* begin *

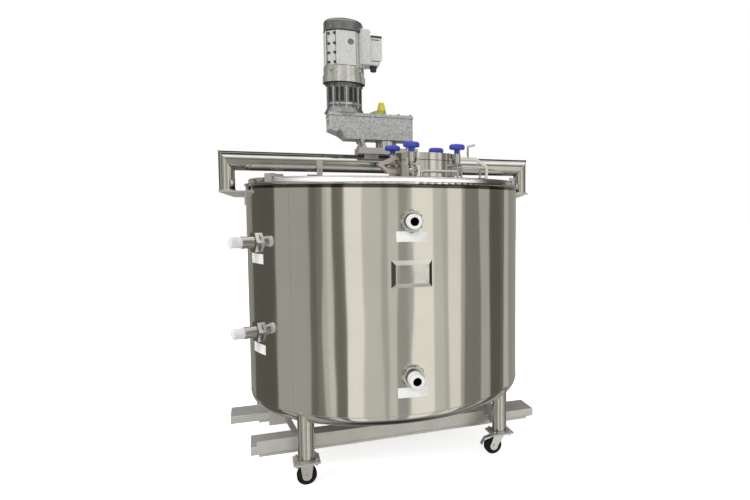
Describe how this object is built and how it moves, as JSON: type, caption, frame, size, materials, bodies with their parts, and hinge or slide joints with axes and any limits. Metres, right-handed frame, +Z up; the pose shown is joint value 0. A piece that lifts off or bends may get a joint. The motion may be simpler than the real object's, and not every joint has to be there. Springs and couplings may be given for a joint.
{
  "type": "jacketed mixing tank",
  "caption": "Round steel jacketed tank on casters with split covers, a clamped manway, a pipe bridge carrying a gear motor, and low lifting beams.",
  "frame": {"origin": "on the floor at the middle of the tank's footprint box; the tank's own axis stands about 40 mm behind it", "axes": "+X along the bridge pipe towards the swivel casters, -Y towards the front with the manway and the plate, +Z up"},
  "size_m": [1.4264, 1.3114, 1.924],
  "materials": {
    "beam_steel": "brushed plate",
    "black_tyre": "moulded",
    "blue_plastic": "moulded",
    "bolt_steel": "turned",
    "box_paint": "satin grey paint",
    "caster_zinc": "plated",
    "clip_steel": "brushed plate",
    "cover_steel": "polished sheet",
    "fitting_steel": "machined",
    "gearbox_cover_paint": "satin grey paint",
    "gearbox_paint": "satin grey paint",
    "leg_steel": "brushed pipe",
    "manway_steel": "polished",
    "motor_paint": "satin grey paint",
    "nameplate_steel": "blank etched plate",
    "output_steel": "machined",
    "pipe_steel": "polished pipe",
    "plate_steel": "brushed plate",
    "plug_plastic": "moulded",
    "polished_bottom": "polished sheet",
    "polished_shell": "mirror polished sheet",
    "rim_steel": "polished ring",
    "rod_steel": "polished rod",
    "vessel_steel": "polished sheet",
    "white_plastic": "moulded"
  },
  "bodies": {
    "tank": {"base_beams": "beam_steel", "beam_hangers": "beam_steel", "beam_rails": "beam_steel", "beam_strips": "beam_steel", "beam_struts": "beam_steel", "breather_plug": "plug_plastic", "bridge_brackets": "plate_steel", "bridge_clips": "plate_steel", "bridge_legs": "pipe_steel", "bridge_pipe": "pipe_steel", "cover_clips": "clip_steel", "cover_guard": "rod_steel", "cover_handle": "rod_steel", "cover_hinges": "clip_steel", "fan_cover": "motor_paint", "fitting_caps": "white_plastic", "fitting_sleeves": "white_plastic", "front_cover": "cover_steel", "gearbox": "gearbox_paint", "gearbox_cover": "gearbox_cover_paint", "inner_vessel": "vessel_steel", "jacket_bottom": "polished_bottom", "jacket_fittings": "fitting_steel", "jacket_shell": "polished_shell", "leg_plates": "leg_steel", "leg_ties": "beam_steel", "legs": "leg_steel", "lever_arm": "rod_steel", "manway_hinge": "clip_steel", "manway_lid": "manway_steel", "manway_neck": "manway_steel", "motor_adapter": "motor_paint", "motor_body": "motor_paint", "motor_end_bell": "motor_paint", "motor_mount": "plate_steel", "nameplate": "nameplate_steel", "nameplate_frame": "plate_steel", "output_flange": "output_steel", "rear_cover": "cover_steel", "rigid_forks": "caster_zinc", "rim_ring": "rim_steel", "swing_bolt_lugs": "plate_steel", "swivel_races": "caster_zinc", "terminal_box": "box_paint"},
    "swing_bolt_1_body": {"swing_bolt_1": "bolt_steel", "clamp_knob_1": "blue_plastic"},
    "swing_bolt_2_body": {"swing_bolt_2": "bolt_steel", "clamp_knob_2": "blue_plastic"},
    "swing_bolt_3_body": {"swing_bolt_3": "bolt_steel", "clamp_knob_3": "blue_plastic"},
    "swing_bolt_4_body": {"swing_bolt_4": "bolt_steel", "clamp_knob_4": "blue_plastic"},
    "wheel_front_left_body": {"wheel_front_left": "black_tyre"},
    "swivel_front_body": {"swivel_fork_front": "caster_zinc"},
    "wheel_front_right_body": {"wheel_front_right": "black_tyre"},
    "wheel_rear_left_body": {"wheel_rear_left": "black_tyre"},
    "swivel_rear_body": {"swivel_fork_rear": "caster_zinc"},
    "wheel_rear_right_body": {"wheel_rear_right": "black_tyre"}
  },
  "joints": [
    {"name": "wheel_front_left_spin", "type": "hinge", "parent": "tank", "child": "wheel_front_left_body", "pos_m": [-0.41, -0.36965, 0.0381], "axis": [0, 1, 0], "continuous": true},
    {"name": "swivel_front_turn", "type": "hinge", "parent": "tank", "child": "swivel_front_body", "pos_m": [0.41, -0.36965, 0.084], "axis": [0, 0, 1], "continuous": true},
    {"name": "wheel_front_right_spin", "type": "hinge", "parent": "swivel_front_body", "child": "wheel_front_right_body", "pos_m": [0.378, -0.36965, 0.0381], "axis": [0, 1, 0], "continuous": true},
    {"name": "wheel_rear_left_spin", "type": "hinge", "parent": "tank", "child": "wheel_rear_left_body", "pos_m": [-0.41, 0.45035, 0.0381], "axis": [0, 1, 0], "continuous": true},
    {"name": "swivel_rear_turn", "type": "hinge", "parent": "tank", "child": "swivel_rear_body", "pos_m": [0.41, 0.45035, 0.084], "axis": [0, 0, 1], "continuous": true},
    {"name": "wheel_rear_right_spin", "type": "hinge", "parent": "swivel_rear_body", "child": "wheel_rear_right_body", "pos_m": [0.378, 0.45035, 0.0381], "axis": [0, 1, 0], "continuous": true},
    {"name": "swing_bolt_1_hinge", "type": "hinge", "parent": "tank", "child": "swing_bolt_1_body", "pos_m": [0.18229, -0.17105, 1.243], "axis": [-0.8151, 0.5793, 0], "range_deg": [0, 80]},
    {"name": "swing_bolt_2_hinge", "type": "hinge", "parent": "tank", "child": "swing_bolt_2_body", "pos_m": [-0.0206, -0.20536, 1.243], "axis": [-0.5793, -0.8151, 0], "range_deg": [0, 80]},
    {"name": "swing_bolt_3_hinge", "type": "hinge", "parent": "tank", "child": "swing_bolt_3_body", "pos_m": [0.01371, -0.40825, 1.243], "axis": [0.8151, -0.5793, 0], "range_deg": [0, 80]},
    {"name": "swing_bolt_4_hinge", "type": "hinge", "parent": "tank", "child": "swing_bolt_4_body", "pos_m": [0.2166, -0.37394, 1.243], "axis": [0.5793, 0.8151, 0], "range_deg": [0, 80]}
  ]
}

* end *

**What needs to be done:** Set down the material above again, word for word.

**Written solution:**
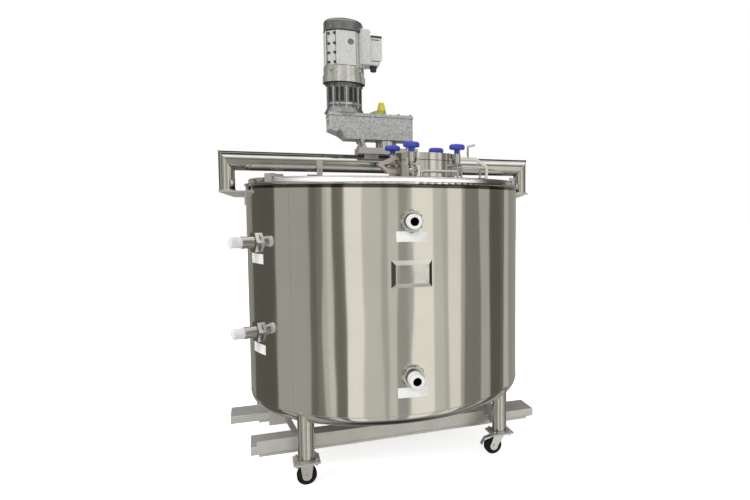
Describe how this object is built and how it moves, as JSON: type, caption, frame, size, materials, bodies with their parts, and hinge or slide joints with axes and any limits. Metres, right-handed frame, +Z up; the pose shown is joint value 0. A piece that lifts off or bends may get a joint. The motion may be simpler than the real object's, and not every joint has to be there. Springs and couplings may be given for a joint.
{
  "type": "jacketed mixing tank",
  "caption": "Round steel jacketed tank on casters with split covers, a clamped manway, a pipe bridge carrying a gear motor, and low lifting beams.",
  "frame": {"origin": "on the floor at the middle of the tank's footprint box; the tank's own axis stands about 40 mm behind it", "axes": "+X along the bridge pipe towards the swivel casters, -Y towards the front with the manway and the plate, +Z up"},
  "size_m": [1.4264, 1.3114, 1.924],
  "materials": {
    "beam_steel": "brushed plate",
    "black_tyre": "moulded",
    "blue_plastic": "moulded",
    "bolt_steel": "turned",
    "box_paint": "satin grey paint",
    "caster_zinc": "plated",
    "clip_steel": "brushed plate",
    "cover_steel": "polished sheet",
    "fitting_steel": "machined",
    "gearbox_cover_paint": "satin grey paint",
    "gearbox_paint": "satin grey paint",
    "leg_steel": "brushed pipe",
    "manway_steel": "polished",
    "motor_paint": "satin grey paint",
    "nameplate_steel": "blank etched plate",
    "output_steel": "machined",
    "pipe_steel": "polished pipe",
    "plate_steel": "brushed plate",
    "plug_plastic": "moulded",
    "polished_bottom": "polished sheet",
    "polished_shell": "mirror polished sheet",
    "rim_steel": "polished ring",
    "rod_steel": "polished rod",
    "vessel_steel": "polished sheet",
    "white_plastic": "moulded"
  },
  "bodies": {
    "tank": {"base_beams": "beam_steel", "beam_hangers": "beam_steel", "beam_rails": "beam_steel", "beam_strips": "beam_steel", "beam_struts": "beam_steel", "breather_plug": "plug_plastic", "bridge_brackets": "plate_steel", "bridge_clips": "plate_steel", "bridge_legs": "pipe_steel", "bridge_pipe": "pipe_steel", "cover_clips": "clip_steel", "cover_guard": "rod_steel", "cover_handle": "rod_steel", "cover_hinges": "clip_steel", "fan_cover": "motor_paint", "fitting_caps": "white_plastic", "fitting_sleeves": "white_plastic", "front_cover": "cover_steel", "gearbox": "gearbox_paint", "gearbox_cover": "gearbox_cover_paint", "inner_vessel": "vessel_steel", "jacket_bottom": "polished_bottom", "jacket_fittings": "fitting_steel", "jacket_shell": "polished_shell", "leg_plates": "leg_steel", "leg_ties": "beam_steel", "legs": "leg_steel", "lever_arm": "rod_steel", "manway_hinge": "clip_steel", "manway_lid": "manway_steel", "manway_neck": "manway_steel", "motor_adapter": "motor_paint", "motor_body": "motor_paint", "motor_end_bell": "motor_paint", "motor_mount": "plate_steel", "nameplate": "nameplate_steel", "nameplate_frame": "plate_steel", "output_flange": "output_steel", "rear_cover": "cover_steel", "rigid_forks": "caster_zinc", "rim_ring": "rim_steel", "swing_bolt_lugs": "plate_steel", "swivel_races": "caster_zinc", "terminal_box": "box_paint"},
    "swing_bolt_1_body": {"swing_bolt_1": "bolt_steel", "clamp_knob_1": "blue_plastic"},
    "swing_bolt_2_body": {"swing_bolt_2": "bolt_steel", "clamp_knob_2": "blue_plastic"},
    "swing_bolt_3_body": {"swing_bolt_3": "bolt_steel", "clamp_knob_3": "blue_plastic"},
    "swing_bolt_4_body": {"swing_bolt_4": "bolt_steel", "clamp_knob_4": "blue_plastic"},
    "wheel_front_left_body": {"wheel_front_left": "black_tyre"},
    "swivel_front_body": {"swivel_fork_front": "caster_zinc"},
    "wheel_front_right_body": {"wheel_front_right": "black_tyre"},
    "wheel_rear_left_body": {"wheel_rear_left": "black_tyre"},
    "swivel_rear_body": {"swivel_fork_rear": "caster_zinc"},
    "wheel_rear_right_body": {"wheel_rear_right": "black_tyre"}
  },
  "joints": [
    {"name": "wheel_front_left_spin", "type": "hinge", "parent": "tank", "child": "wheel_front_left_body", "pos_m": [-0.41, -0.36965, 0.0381], "axis": [0, 1, 0], "continuous": true},
    {"name": "swivel_front_turn", "type": "hinge", "parent": "tank", "child": "swivel_front_body", "pos_m": [0.41, -0.36965, 0.084], "axis": [0, 0, 1], "continuous": true},
    {"name": "wheel_front_right_spin", "type": "hinge", "parent": "swivel_front_body", "child": "wheel_front_right_body", "pos_m": [0.378, -0.36965, 0.0381], "axis": [0, 1, 0], "continuous": true},
    {"name": "wheel_rear_left_spin", "type": "hinge", "parent": "tank", "child": "wheel_rear_left_body", "pos_m": [-0.41, 0.45035, 0.0381], "axis": [0, 1, 0], "continuous": true},
    {"name": "swivel_rear_turn", "type": "hinge", "parent": "tank", "child": "swivel_rear_body", "pos_m": [0.41, 0.45035, 0.084], "axis": [0, 0, 1], "continuous": true},
    {"name": "wheel_rear_right_spin", "type": "hinge", "parent": "swivel_rear_body", "child": "wheel_rear_right_body", "pos_m": [0.378, 0.45035, 0.0381], "axis": [0, 1, 0], "continuous": true},
    {"name": "swing_bolt_1_hinge", "type": "hinge", "parent": "tank", "child": "swing_bolt_1_body", "pos_m": [0.18229, -0.17105, 1.243], "axis": [-0.8151, 0.5793, 0], "range_deg": [0, 80]},
    {"name": "swing_bolt_2_hinge", "type": "hinge", "parent": "tank", "child": "swing_bolt_2_body", "pos_m": [-0.0206, -0.20536, 1.243], "axis": [-0.5793, -0.8151, 0], "range_deg": [0, 80]},
    {"name": "swing_bolt_3_hinge", "type": "hinge", "parent": "tank", "child": "swing_bolt_3_body", "pos_m": [0.01371, -0.40825, 1.243], "axis": [0.8151, -0.5793, 0], "range_deg": [0, 80]},
    {"name": "swing_bolt_4_hinge", "type": "hinge", "parent": "tank", "child": "swing_bolt_4_body", "pos_m": [0.2166, -0.37394, 1.243], "axis": [0.5793, 0.8151, 0], "range_deg": [0, 80]}
  ]
}